> _Aim_
Locate all lines in the data below that hold "empty" and show them.

^^^^^^^^^^^^^^^^

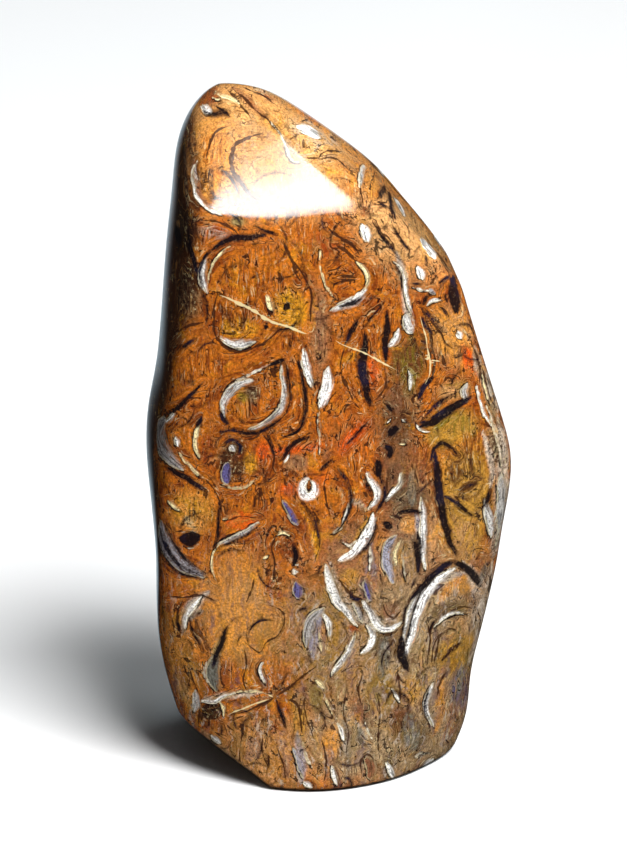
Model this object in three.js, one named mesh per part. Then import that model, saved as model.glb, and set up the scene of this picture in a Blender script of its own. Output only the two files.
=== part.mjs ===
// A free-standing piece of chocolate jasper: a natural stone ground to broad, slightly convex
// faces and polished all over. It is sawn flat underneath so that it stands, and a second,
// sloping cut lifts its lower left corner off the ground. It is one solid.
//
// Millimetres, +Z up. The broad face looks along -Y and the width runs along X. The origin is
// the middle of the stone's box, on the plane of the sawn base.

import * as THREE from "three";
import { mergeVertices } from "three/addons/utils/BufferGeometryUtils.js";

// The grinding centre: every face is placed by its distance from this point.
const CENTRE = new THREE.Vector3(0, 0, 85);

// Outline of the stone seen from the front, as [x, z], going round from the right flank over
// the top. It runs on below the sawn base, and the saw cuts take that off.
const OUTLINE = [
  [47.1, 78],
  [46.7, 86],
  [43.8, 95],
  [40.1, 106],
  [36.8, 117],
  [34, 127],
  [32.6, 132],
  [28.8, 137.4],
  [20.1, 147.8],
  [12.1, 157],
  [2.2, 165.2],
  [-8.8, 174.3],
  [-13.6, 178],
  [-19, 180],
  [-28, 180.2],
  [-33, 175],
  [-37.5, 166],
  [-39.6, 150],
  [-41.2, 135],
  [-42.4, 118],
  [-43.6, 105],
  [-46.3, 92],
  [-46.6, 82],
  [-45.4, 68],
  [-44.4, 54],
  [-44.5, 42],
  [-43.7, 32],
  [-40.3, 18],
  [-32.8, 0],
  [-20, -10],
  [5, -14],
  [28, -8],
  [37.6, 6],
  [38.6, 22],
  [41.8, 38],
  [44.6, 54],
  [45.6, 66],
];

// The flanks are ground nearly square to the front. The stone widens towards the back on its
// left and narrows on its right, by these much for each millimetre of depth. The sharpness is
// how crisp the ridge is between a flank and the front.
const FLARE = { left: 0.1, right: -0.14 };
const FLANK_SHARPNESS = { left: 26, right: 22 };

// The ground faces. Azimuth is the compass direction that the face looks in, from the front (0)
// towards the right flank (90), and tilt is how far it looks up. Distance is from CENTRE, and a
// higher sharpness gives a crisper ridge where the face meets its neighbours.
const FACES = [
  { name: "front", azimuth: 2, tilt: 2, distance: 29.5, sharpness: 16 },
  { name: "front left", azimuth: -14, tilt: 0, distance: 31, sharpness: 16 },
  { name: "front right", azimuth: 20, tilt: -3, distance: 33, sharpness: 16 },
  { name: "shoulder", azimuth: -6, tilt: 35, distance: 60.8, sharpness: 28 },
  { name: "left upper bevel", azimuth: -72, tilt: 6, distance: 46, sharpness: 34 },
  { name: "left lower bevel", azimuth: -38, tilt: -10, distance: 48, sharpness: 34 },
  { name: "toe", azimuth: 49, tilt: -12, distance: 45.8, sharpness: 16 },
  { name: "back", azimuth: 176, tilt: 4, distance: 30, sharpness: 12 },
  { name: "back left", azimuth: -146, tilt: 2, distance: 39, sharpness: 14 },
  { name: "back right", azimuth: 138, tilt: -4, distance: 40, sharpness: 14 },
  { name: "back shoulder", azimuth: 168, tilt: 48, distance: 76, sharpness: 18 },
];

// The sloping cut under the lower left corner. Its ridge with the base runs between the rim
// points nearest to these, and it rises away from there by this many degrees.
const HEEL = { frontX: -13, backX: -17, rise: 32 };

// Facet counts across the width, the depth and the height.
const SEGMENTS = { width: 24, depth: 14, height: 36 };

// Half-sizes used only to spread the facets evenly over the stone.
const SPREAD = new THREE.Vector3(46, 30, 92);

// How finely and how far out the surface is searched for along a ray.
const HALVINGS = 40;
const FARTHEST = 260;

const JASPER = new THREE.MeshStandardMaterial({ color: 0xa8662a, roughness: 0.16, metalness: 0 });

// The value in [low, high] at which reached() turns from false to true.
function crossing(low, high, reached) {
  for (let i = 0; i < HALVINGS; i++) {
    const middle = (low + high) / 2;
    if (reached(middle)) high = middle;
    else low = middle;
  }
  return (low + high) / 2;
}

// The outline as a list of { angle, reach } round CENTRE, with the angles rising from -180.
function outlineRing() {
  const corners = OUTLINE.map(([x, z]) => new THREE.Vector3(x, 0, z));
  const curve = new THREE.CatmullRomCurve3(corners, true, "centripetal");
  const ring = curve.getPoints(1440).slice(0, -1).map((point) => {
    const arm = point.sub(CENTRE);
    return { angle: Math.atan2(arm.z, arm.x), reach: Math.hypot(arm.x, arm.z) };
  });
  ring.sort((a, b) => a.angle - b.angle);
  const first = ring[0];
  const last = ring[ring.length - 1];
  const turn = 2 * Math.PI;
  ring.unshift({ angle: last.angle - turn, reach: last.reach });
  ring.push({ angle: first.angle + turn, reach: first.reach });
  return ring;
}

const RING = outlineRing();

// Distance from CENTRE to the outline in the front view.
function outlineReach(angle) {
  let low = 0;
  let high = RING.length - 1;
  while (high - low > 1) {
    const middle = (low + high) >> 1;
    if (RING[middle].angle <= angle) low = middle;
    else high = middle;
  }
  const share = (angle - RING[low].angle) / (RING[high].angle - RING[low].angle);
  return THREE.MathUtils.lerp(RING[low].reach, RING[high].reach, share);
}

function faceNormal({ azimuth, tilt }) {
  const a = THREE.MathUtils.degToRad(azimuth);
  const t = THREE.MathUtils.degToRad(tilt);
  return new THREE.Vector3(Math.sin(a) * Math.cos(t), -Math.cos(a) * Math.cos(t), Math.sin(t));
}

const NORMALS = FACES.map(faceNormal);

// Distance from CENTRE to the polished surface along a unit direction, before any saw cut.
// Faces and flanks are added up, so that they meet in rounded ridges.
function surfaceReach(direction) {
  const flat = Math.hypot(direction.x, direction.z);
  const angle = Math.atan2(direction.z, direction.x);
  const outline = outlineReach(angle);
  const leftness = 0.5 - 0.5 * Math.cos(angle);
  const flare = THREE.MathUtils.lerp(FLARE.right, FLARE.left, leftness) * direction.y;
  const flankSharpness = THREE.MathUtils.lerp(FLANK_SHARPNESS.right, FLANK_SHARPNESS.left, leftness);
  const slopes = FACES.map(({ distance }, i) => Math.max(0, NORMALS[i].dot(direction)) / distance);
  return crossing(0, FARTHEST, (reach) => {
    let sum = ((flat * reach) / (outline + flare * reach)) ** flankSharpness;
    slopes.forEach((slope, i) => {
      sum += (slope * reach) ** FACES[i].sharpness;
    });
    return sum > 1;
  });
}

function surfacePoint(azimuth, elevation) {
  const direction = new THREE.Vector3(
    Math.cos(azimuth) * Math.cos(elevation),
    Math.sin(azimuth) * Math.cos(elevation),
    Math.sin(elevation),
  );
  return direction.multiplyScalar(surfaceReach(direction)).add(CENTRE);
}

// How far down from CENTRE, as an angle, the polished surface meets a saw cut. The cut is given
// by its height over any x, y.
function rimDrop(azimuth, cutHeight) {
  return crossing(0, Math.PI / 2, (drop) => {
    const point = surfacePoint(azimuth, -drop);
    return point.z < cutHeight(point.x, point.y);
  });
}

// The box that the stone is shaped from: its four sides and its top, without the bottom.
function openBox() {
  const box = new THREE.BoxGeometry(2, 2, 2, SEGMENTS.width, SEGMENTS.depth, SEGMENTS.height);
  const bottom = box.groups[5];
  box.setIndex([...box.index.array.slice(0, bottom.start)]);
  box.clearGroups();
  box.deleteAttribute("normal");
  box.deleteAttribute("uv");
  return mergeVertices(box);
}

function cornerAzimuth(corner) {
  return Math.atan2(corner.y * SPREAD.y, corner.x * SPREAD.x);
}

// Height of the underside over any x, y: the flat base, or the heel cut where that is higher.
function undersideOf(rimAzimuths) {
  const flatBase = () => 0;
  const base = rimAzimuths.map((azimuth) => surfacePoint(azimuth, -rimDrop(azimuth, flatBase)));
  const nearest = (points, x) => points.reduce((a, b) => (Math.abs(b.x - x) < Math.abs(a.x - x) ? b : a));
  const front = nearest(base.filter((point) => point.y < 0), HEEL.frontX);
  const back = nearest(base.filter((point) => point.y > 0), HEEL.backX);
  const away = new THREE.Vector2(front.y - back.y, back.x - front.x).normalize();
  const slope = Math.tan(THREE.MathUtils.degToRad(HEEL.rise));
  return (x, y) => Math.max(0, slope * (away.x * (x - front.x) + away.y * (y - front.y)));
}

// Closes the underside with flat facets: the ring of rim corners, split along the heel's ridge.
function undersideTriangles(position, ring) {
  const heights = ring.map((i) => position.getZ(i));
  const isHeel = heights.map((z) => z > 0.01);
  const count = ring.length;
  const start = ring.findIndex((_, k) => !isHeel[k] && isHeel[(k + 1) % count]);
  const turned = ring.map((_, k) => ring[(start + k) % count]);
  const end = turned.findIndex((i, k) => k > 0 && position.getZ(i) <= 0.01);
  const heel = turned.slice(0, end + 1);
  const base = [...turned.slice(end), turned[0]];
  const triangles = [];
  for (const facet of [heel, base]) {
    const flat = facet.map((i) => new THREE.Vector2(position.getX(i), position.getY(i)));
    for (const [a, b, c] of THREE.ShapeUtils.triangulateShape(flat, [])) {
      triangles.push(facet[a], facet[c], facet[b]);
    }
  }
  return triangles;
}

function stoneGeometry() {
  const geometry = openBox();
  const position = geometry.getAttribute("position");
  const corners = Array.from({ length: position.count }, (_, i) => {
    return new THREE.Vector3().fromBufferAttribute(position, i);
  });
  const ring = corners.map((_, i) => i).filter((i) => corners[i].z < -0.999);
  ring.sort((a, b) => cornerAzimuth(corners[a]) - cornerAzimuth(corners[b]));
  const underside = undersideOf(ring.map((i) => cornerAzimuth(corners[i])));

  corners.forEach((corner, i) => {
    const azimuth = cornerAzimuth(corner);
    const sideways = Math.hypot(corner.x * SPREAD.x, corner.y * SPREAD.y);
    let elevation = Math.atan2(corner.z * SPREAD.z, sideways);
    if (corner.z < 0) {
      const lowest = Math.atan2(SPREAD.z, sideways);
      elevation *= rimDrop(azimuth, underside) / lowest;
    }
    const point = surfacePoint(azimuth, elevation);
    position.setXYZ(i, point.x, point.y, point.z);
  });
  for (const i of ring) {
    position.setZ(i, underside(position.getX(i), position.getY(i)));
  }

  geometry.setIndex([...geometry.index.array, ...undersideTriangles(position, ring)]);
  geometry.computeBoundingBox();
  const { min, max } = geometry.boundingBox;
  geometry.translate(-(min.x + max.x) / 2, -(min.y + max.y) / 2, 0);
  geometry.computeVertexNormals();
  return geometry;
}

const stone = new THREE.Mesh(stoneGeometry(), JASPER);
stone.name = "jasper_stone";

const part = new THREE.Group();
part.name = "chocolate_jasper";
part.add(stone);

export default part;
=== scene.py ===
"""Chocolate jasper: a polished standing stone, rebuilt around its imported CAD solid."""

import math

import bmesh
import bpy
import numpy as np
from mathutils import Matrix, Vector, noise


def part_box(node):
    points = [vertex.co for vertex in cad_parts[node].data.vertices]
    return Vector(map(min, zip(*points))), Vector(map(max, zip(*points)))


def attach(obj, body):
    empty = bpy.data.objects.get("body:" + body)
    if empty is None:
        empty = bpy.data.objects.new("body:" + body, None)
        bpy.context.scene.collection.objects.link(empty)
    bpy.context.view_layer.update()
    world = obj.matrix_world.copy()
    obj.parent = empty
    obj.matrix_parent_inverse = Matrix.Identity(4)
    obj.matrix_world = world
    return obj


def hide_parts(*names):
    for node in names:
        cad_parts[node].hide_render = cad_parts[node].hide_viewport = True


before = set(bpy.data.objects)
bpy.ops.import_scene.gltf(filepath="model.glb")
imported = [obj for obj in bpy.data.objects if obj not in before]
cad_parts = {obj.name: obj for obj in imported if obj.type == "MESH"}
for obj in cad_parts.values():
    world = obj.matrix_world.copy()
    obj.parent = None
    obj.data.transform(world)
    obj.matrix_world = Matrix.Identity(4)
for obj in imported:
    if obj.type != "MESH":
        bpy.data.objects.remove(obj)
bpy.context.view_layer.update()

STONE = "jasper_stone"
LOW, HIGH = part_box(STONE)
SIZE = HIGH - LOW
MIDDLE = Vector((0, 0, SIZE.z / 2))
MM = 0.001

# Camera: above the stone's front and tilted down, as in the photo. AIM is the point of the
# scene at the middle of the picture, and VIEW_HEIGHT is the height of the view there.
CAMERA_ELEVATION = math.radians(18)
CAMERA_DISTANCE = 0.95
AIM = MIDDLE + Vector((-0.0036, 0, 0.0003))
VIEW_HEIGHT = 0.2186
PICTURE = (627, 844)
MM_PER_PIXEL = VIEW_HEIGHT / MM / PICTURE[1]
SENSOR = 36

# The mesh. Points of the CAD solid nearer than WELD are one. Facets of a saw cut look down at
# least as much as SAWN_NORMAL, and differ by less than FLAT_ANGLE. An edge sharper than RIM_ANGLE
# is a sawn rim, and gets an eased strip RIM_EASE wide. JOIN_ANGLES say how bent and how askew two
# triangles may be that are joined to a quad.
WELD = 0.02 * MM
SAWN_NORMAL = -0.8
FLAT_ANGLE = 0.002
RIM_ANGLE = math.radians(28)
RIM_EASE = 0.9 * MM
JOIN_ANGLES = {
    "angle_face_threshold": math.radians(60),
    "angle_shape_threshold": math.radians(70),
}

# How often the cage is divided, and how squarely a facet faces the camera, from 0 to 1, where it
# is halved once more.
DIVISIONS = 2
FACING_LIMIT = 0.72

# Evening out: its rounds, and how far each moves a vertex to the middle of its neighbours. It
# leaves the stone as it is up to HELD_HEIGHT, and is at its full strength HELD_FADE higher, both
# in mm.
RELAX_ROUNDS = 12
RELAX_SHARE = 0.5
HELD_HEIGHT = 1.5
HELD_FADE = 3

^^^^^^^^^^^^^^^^

> _Solution for this task_
    empty = bpy.data.objects.get("body:" + body)
    if empty is None:
        empty = bpy.data.objects.new("body:" + body, None)
        bpy.context.scene.collection.objects.link(empty)
    obj.parent = empty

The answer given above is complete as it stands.